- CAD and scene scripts
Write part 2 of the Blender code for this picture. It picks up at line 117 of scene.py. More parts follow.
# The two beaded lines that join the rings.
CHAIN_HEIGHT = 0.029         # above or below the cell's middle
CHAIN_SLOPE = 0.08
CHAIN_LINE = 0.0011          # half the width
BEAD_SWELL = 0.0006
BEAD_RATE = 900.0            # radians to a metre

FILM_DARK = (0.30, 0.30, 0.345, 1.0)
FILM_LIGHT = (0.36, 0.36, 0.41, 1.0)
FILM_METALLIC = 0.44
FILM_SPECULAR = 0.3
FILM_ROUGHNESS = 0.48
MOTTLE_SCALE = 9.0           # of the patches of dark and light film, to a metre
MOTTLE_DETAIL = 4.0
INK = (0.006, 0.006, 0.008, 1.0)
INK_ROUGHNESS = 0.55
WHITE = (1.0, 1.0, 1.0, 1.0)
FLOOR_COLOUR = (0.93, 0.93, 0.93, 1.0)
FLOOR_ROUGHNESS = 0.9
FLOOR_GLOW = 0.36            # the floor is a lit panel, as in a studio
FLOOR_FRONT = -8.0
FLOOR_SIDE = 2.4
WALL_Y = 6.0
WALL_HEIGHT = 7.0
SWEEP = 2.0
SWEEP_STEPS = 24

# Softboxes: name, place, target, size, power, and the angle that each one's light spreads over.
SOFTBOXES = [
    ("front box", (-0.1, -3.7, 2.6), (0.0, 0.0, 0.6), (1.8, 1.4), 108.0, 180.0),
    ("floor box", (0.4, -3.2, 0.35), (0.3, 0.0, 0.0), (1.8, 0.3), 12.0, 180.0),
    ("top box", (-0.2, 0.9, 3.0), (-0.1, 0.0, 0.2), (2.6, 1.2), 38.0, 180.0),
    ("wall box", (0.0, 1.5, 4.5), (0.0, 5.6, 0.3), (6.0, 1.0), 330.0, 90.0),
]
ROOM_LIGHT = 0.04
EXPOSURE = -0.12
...
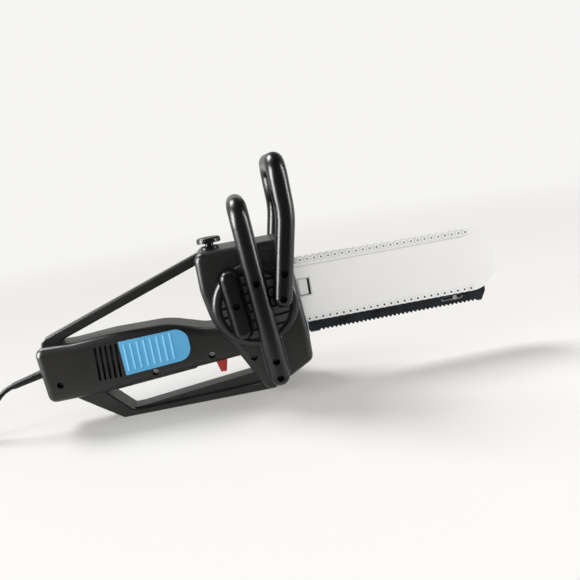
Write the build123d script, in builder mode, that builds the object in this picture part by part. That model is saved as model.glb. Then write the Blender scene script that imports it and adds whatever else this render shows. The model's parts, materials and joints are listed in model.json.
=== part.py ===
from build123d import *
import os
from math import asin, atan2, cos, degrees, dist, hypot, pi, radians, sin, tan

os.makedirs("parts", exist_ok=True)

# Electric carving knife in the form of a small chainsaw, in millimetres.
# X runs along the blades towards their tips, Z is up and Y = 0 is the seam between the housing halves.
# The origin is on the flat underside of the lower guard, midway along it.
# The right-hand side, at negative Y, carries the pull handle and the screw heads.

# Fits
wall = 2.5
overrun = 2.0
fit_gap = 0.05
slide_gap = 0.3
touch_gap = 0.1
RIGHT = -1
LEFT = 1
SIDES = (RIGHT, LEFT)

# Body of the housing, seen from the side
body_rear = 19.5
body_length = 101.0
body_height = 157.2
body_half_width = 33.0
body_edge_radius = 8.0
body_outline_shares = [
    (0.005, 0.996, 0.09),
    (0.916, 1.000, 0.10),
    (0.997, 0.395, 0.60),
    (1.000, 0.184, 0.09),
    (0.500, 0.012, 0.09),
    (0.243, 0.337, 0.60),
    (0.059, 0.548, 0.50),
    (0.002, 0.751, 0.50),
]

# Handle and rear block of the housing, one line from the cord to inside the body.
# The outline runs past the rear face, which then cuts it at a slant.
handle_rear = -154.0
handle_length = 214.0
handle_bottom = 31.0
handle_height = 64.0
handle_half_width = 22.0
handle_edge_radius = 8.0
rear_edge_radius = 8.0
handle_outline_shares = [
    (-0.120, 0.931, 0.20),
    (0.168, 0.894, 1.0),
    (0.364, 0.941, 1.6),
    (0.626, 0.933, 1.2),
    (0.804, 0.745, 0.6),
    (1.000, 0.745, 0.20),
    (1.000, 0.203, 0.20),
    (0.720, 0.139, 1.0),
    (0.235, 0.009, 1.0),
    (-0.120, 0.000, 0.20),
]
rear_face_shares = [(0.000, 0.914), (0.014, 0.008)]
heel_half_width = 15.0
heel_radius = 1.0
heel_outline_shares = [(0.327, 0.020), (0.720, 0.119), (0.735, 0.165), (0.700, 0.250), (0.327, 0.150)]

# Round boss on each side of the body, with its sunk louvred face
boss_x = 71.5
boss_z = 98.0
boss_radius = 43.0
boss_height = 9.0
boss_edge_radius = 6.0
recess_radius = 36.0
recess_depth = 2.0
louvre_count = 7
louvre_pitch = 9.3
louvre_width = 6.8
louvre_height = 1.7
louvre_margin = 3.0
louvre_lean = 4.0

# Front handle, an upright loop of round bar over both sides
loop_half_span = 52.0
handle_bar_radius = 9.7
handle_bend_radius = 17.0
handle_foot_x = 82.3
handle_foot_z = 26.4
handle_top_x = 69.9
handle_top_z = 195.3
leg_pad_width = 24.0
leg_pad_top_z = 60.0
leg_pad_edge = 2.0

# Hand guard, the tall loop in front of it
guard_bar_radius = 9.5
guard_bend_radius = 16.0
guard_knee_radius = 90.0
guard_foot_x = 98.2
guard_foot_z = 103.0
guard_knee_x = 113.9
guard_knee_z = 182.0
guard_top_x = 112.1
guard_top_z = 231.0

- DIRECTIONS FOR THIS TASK
Output exactly one stretch of the listing: from the line containing "Write part 2" through the line containing "EXPOSURE = -0.12", both end lines included.

- SOLUTION TO THIS EXERCISE
Write part 2 of the Blender code for this picture. It picks up at line 117 of scene.py. More parts follow.
# The two beaded lines that join the rings.
CHAIN_HEIGHT = 0.029         # above or below the cell's middle
CHAIN_SLOPE = 0.08
CHAIN_LINE = 0.0011          # half the width
BEAD_SWELL = 0.0006
BEAD_RATE = 900.0            # radians to a metre

FILM_DARK = (0.30, 0.30, 0.345, 1.0)
FILM_LIGHT = (0.36, 0.36, 0.41, 1.0)
FILM_METALLIC = 0.44
FILM_SPECULAR = 0.3
FILM_ROUGHNESS = 0.48
MOTTLE_SCALE = 9.0           # of the patches of dark and light film, to a metre
MOTTLE_DETAIL = 4.0
INK = (0.006, 0.006, 0.008, 1.0)
INK_ROUGHNESS = 0.55
WHITE = (1.0, 1.0, 1.0, 1.0)
FLOOR_COLOUR = (0.93, 0.93, 0.93, 1.0)
FLOOR_ROUGHNESS = 0.9
FLOOR_GLOW = 0.36            # the floor is a lit panel, as in a studio
FLOOR_FRONT = -8.0
FLOOR_SIDE = 2.4
WALL_Y = 6.0
WALL_HEIGHT = 7.0
SWEEP = 2.0
SWEEP_STEPS = 24

# Softboxes: name, place, target, size, power, and the angle that each one's light spreads over.
SOFTBOXES = [
    ("front box", (-0.1, -3.7, 2.6), (0.0, 0.0, 0.6), (1.8, 1.4), 108.0, 180.0),
    ("floor box", (0.4, -3.2, 0.35), (0.3, 0.0, 0.0), (1.8, 0.3), 12.0, 180.0),
    ("top box", (-0.2, 0.9, 3.0), (-0.1, 0.0, 0.2), (2.6, 1.2), 38.0, 180.0),
    ("wall box", (0.0, 1.5, 4.5), (0.0, 5.6, 0.3), (6.0, 1.0), 330.0, 90.0),
]
ROOM_LIGHT = 0.04
EXPOSURE = -0.12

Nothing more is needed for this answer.